Indemnity; Limitations of Purchaser’s Post-Closing Claims. Notwithstanding any provision to the contrary herein or in any Closing Document Seller shall indemnify and hold Purchaser, its affiliates, members and partners, and the partners, shareholders, officers, directors, employees, representatives and agents of each of foregoing (collectively, the “Purchaser Related Entities”) harmless from and against any and all Claims arising out of, or in any way relating to, (a) any breach of any representation or warranty of Seller contained in this Agreement or in any Closing Document made by any of the Sellers and (b) any breach of any covenant of Seller which survives the Closing contained in this Agreement or in any Closing Document.
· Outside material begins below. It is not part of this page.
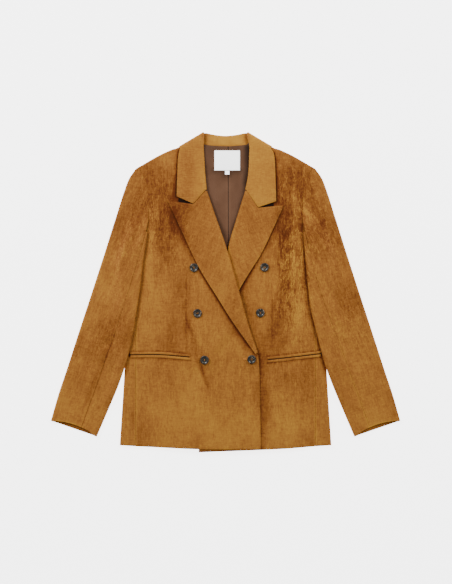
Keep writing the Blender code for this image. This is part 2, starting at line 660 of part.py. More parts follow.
# ---- sleeves -----------------------------------------------------------------------------------
class Section:
    """One section across a sleeve: where its folds turn and how thick it lies."""

    def __init__(self, row, thick=None):
        self.row = row
        self.width = float(np.linalg.norm(row[0:2] - row[2:4]))
        self.across = (row[2:4] - row[0:2]) / self.width
        self.back, self.fore, self.hind = row[4:7]
        self.thick = thick

    def at(self, share):
        return on_section(self.row, share)

    def levels(self, x, y):
        top, bottom = sleeve_top(x, y), sleeve_bottom(x, y)
        if self.thick:
            middle = (top + bottom) / 2
            top, bottom = middle + self.thick / 2, middle - self.thick / 2
        return top, bottom

    def fold(self, inner):
        """The fold at one end: its radius, its share, and its points from the top down."""
        r = SLEEVE_THICK / 2
        for _ in range(3):
            share = r / self.width if inner else 1 - r / self.width
            top, bottom = self.levels(*self.at(share))
            r = (top - bottom) / 2
        away = self.across if inner else -self.across
        x, y = self.at(share)
        points = [(x + away[0] * r * cos(angle), y + away[1] * r * cos(angle),
                   (top + bottom) / 2 - r * sin(angle)) for angle in half_turn(FOLD_TURNS)]
        return share, points

    def upper(self, share):
        x, y = self.at(share)
        return (x, y, self.levels(x, y)[0])

    def lower(self, share, below=1.0):
        x, y = self.at(share)
        return (x, y, self.levels(x, y)[1] * below)


def inner_turn(section):
    """The under sleeve's strip on top and its inner fold, and the share where the fold ends."""
    share, turned = section.fold(True)
    end = max(section.fore - SLEEVE_TRIM / section.width, share + SHORTEST_STRIP)
    strip = [section.upper(share + (end - share) * j / STRIP_COLUMNS)
             for j in range(STRIP_COLUMNS, 0, -1)]
    return share, strip + turned


def make_sleeve(side, mirror):
    """Both halves of a sleeve: the top one round the outer fold, the under one round the inner."""
    table = sections(side)
    cut = [Section(row, CROWN_THICK if k == 0 else None) for k, row in enumerate(table)]
    top_rows = []
    for k, section in enumerate(cut):
        part = SLEEVE_TRIM / section.width
        outer_share, outer_fold = section.fold(False)
        start = section.fore + part
        row = [section.upper(start + (outer_share - start) * j / TOP_COLUMNS)
               for j in range(TOP_COLUMNS)]
        row += outer_fold
        end = section.hind + part
        down = 1.0 if k in (0, *range(UNDERARM, len(cut))) else 0.0
        row += [section.lower(outer_share + (end - outer_share) * t, down) for t in (0.5, 1.0)]
        top_rows.append(row)
    bow_cuff(top_rows, cut[-1], range(TOP_COLUMNS))
    cloth(f"top_sleeve_{side}", [np.array(top_rows)], CLOTH, flip=side == "left")

    under_rows = []
    for section in cut[UNDERARM:]:
        inner_share, row = inner_turn(section)
        row += [section.lower(inner_share + (section.back - inner_share) * j / UNDER_COLUMNS)
                for j in range(1, UNDER_COLUMNS + 1)]
        end = section.hind - SLEEVE_TRIM / section.width
        row += [section.lower(section.back + (end - section.back) * j / UNDER_COLUMNS)
                for j in range(1, UNDER_COLUMNS + 1)]
        under_rows.append(row)
    bow_cuff(under_rows, cut[-1], range(STRIP_COLUMNS))

    _, gusset = inner_turn(cut[UNDERARM - 1])
    gusset += [(x, y, sleeve_bottom(x, y)) for x, y in points_of(ARMHOLE_LOW, mirror)]
    gusset.append(under_rows[0][len(gusset)])
    below_gusset = under_rows[0][:len(gusset)]

    flank = []
    for k in FLANK_ROWS:
        section = Section(section_at(table, k))
        part = SLEEVE_TRIM / section.width
        start, end = section.back + part, section.hind - part
        flank.append([section.lower(start + (end - start) * j / UNDER_COLUMNS, 0.0)
                      for j in range(UNDER_COLUMNS + 1)])
    flank.append(under_rows[0][-UNDER_COLUMNS - 1:])
    grids = [np.array(under_rows), np.array([gusset, below_gusset]), np.array(flank)]
    cloth(f"under_sleeve_{side}", grids, CLOTH, flip=side == "right")


def bow_cuff(rows, section, columns):
    """Draw the top of the cuff back up the arm, most in the middle."""
    for j in columns:
        end, before = np.array(rows[-1][j]), np.array(rows[-2][j])
        share = np.linalg.norm(end[:2] - section.row[2:4]) / section.width
        way = (before - end) / np.linalg.norm(before - end)
        rows[-1][j] = tuple(end + way * CUFF_BOW * sin(pi * min(max(share, 0), 1)) ** 0.6)


# ---- small pieces ------------------------------------------------------------------------------
def make_welts(side, mirror):
    """The two welts of a pocket, above and below its slit."""
    slit = curve(POCKETS[side], 8)
    for name, way in (("upper", 1.0), ("lower", -1.0)):
        rows = []
        for reach in (SLIT, WELT_HEIGHT):
            rows.append([(x, y + way * reach, front_top(side, x, y + way * reach) + SEAM + WELT)
                         for x, y in slit])
        flip = (side == "right") == (way > 0)
        cloth(f"pocket_{side}_welt_{name}", [np.array(rows)], WELT, flip=flip)


def make_tape(name, box):
    """A woven label on the lining, following its lie."""
    left, right, bottom, top = box
    rows = [[(x, y, lining_top(x, y) + SEAM + TAPE) for x in np.linspace(left, right, 5)]
            for y in np.linspace(bottom, top, 7)]
    cloth(name, [np.array(rows)], TAPE, "woven_label")


def make_button(name, surface, x, y):
    """A turned button, seated square on its front."""
    bm = bmesh.new()
    ring = [bm.verts.new((r, 0.0, z)) for r, z in BUTTON_PROFILE]
    for a, b in zip(ring, ring[1:]):
        bm.edges.new((a, b))
    mesh = bpy.data.meshes.new(name)
    bm.to_mesh(mesh)
    bm.free()
    button = place(name, mesh, "horn_button")
    turn = button.modifiers.new("turned", "SCREW")
    turn.steps = turn.render_steps = BUTTON_STEPS
    turn.use_merge_vertices = True
    turn.merge_threshold = MERGE
    rim = [(BUTTON_SEAT * cos(a), BUTTON_SEAT * sin(a)) for a in half_turn(SEAT_POINTS, 0.0, 2 * pi)]
    heights = [level_on(surface, x + dx, y + dy) for dx, dy in rim]
    across = 2 * np.mean([h * dx for h, (dx, dy) in zip(heights[1:], rim[1:])]) / BUTTON_SEAT ** 2
    along = 2 * np.mean([h * dy for h, (dx, dy) in zip(heights[1:], rim[1:])]) / BUTTON_SEAT ** 2
    level = max([level_on(surface, x, y)]
                + [h - across * dx - along * dy for h, (dx, dy) in zip(heights, rim)])
    button.location = (x, y, level + SEAM)
    button.rotation_euler = (along, -across, 0.0)


clear_scene()
blazer = make_collection()
make_back()
fronts = {}
for side, mirror in SIDES:
    make_side_panel(side, mirror)
    fronts[side] = make_front(side, mirror)
    make_lining(side, mirror)
    make_lapel(side, mirror)
    make_sleeve(side, mirror)
    make_welts(side, mirror)
make_collar()
make_tape("label", LABEL_BOX)
make_tape("size_tab", TAB_BOX)
for name, side, x, y in BUTTONS:
    make_button(name, fronts[side], x, y)
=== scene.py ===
"""A double breasted blazer in crushed pile cloth, laid flat on its back with the fronts buttoned.

Metres, +Z up, the floor at z = 0. "right" and "left" are the wearer's: the right front lies at -X.
"""
from math import acos, cos, hypot, pi, sin
import bmesh
import bpy
from mathutils import Euler, Matrix, Vector
from mathutils.bvhtree import BVHTree
from mathutils.kdtree import KDTree
import numpy as np


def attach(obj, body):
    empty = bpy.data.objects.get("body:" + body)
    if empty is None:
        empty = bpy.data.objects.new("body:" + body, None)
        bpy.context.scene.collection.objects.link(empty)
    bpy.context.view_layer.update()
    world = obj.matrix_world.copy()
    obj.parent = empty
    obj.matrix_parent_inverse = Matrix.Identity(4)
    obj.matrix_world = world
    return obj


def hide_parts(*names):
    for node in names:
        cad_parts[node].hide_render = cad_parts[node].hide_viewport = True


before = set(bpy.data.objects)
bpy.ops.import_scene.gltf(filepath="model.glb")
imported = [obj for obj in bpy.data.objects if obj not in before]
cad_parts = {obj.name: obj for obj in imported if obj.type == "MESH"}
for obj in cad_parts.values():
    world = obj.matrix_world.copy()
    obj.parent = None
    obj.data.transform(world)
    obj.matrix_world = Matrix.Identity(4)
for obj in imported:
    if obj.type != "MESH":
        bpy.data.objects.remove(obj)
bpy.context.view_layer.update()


# ---- Studio ---------------------------------------------------------------------------------
# A pale floor that glows evenly, as a light table does, a soft lamp over each shoulder, and the
# camera straight above the middle of the jacket, which looks down on the whole of it.
FLOOR_HALF = 4.0
FLOOR_LEVEL = -0.0004
LAMP_SIZE = 0.9
CAMERA_PLACE = (0.0010, 0.0002, 3.1590)


def feed(tree, made, inputs):
    """Sets a node's sockets, and links those whose value is another node's socket."""
    for key, value in inputs.items():
        if isinstance(value, bpy.types.NodeSocket):
            tree.links.new(value, made.inputs[key])
        else:
            made.inputs[key].default_value = value


def plain_material(name):
    """A material with its shader, ready to be given a finish."""
    material = bpy.data.materials.new(name)
    material.use_nodes = True
    tree = material.node_tree
    return material, tree, tree.nodes["Principled BSDF"]


def placed(name, data):
    """An object made of the data and put into the scene."""
    made = bpy.data.objects.new(name, data)
    bpy.context.scene.collection.objects.link(made)
    return made


def soft_lamp(name, place, power):
    """A square lamp, turned towards the middle of the jacket."""
    lamp = bpy.data.lights.new(name, "AREA")
    lamp.shape = "SQUARE"
    lamp.size = LAMP_SIZE
    lamp.energy = power
    holder = placed(name, lamp)
    holder.location = place
    holder.rotation_euler = (-Vector(place)).to_track_quat("-Z", "Y").to_euler()


floor_mesh = bpy.data.meshes.new("studio_floor")
floor_mesh.from_pydata([(FLOOR_HALF * x, FLOOR_HALF * y, FLOOR_LEVEL)
                        for x, y in ((-1, -1), (1, -1), (1, 1), (-1, 1))], [], [(0, 1, 2, 3)])
floor_material, floor_tree, floor_shader = plain_material("pale_floor")
feed(floor_tree, floor_shader, {
    "Base Color": (0.90, 0.90, 0.90, 1.0), "Roughness": 0.9,
    "Emission Color": (1.0, 1.0, 1.0, 1.0), "Emission Strength": 4.2})
floor_mesh.materials.append(floor_material)
floor = placed("studio_floor", floor_mesh)

soft_lamp("left_lamp", (-1.7, 1.5, 1.7), 62)
soft_lamp("right_lamp", (1.7, 1.5, 1.7), 44)
world = bpy.data.worlds.new("studio")
bpy.context.scene.world = world
world.use_nodes = True
feed(world.node_tree, world.node_tree.nodes["Background"],
     {"Color": (1.0, 1.0, 1.0, 1.0), "Strength": 0.42})

lens = bpy.data.cameras.new("camera")
lens.lens = 85
lens.sensor_width = 36
lens.clip_end = 50
camera = placed("camera", lens)
camera.location = CAMERA_PLACE
bpy.context.scene.camera = camera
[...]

Provided, however, (1) Seller shall not be required to indemnify Purchaser or any Purchaser-Related Entities under this Agreement unless and until (and only to the extent) that the Losses incurred by the Purchaser exceeds the Threshold Amount, in which event the full amount of Purchaser’s damages shall be payable by Seller and (2) in no event shall the liability of Seller with respect to the indemnification provided for in this Section 9.3 exceed in the aggregate the Cap Amount As used herein: (i) “Threshold Amount” means an amount equal to $50,000, and (ii) the “Cap Amount” means an amount equal to 2% of the Purchase Price.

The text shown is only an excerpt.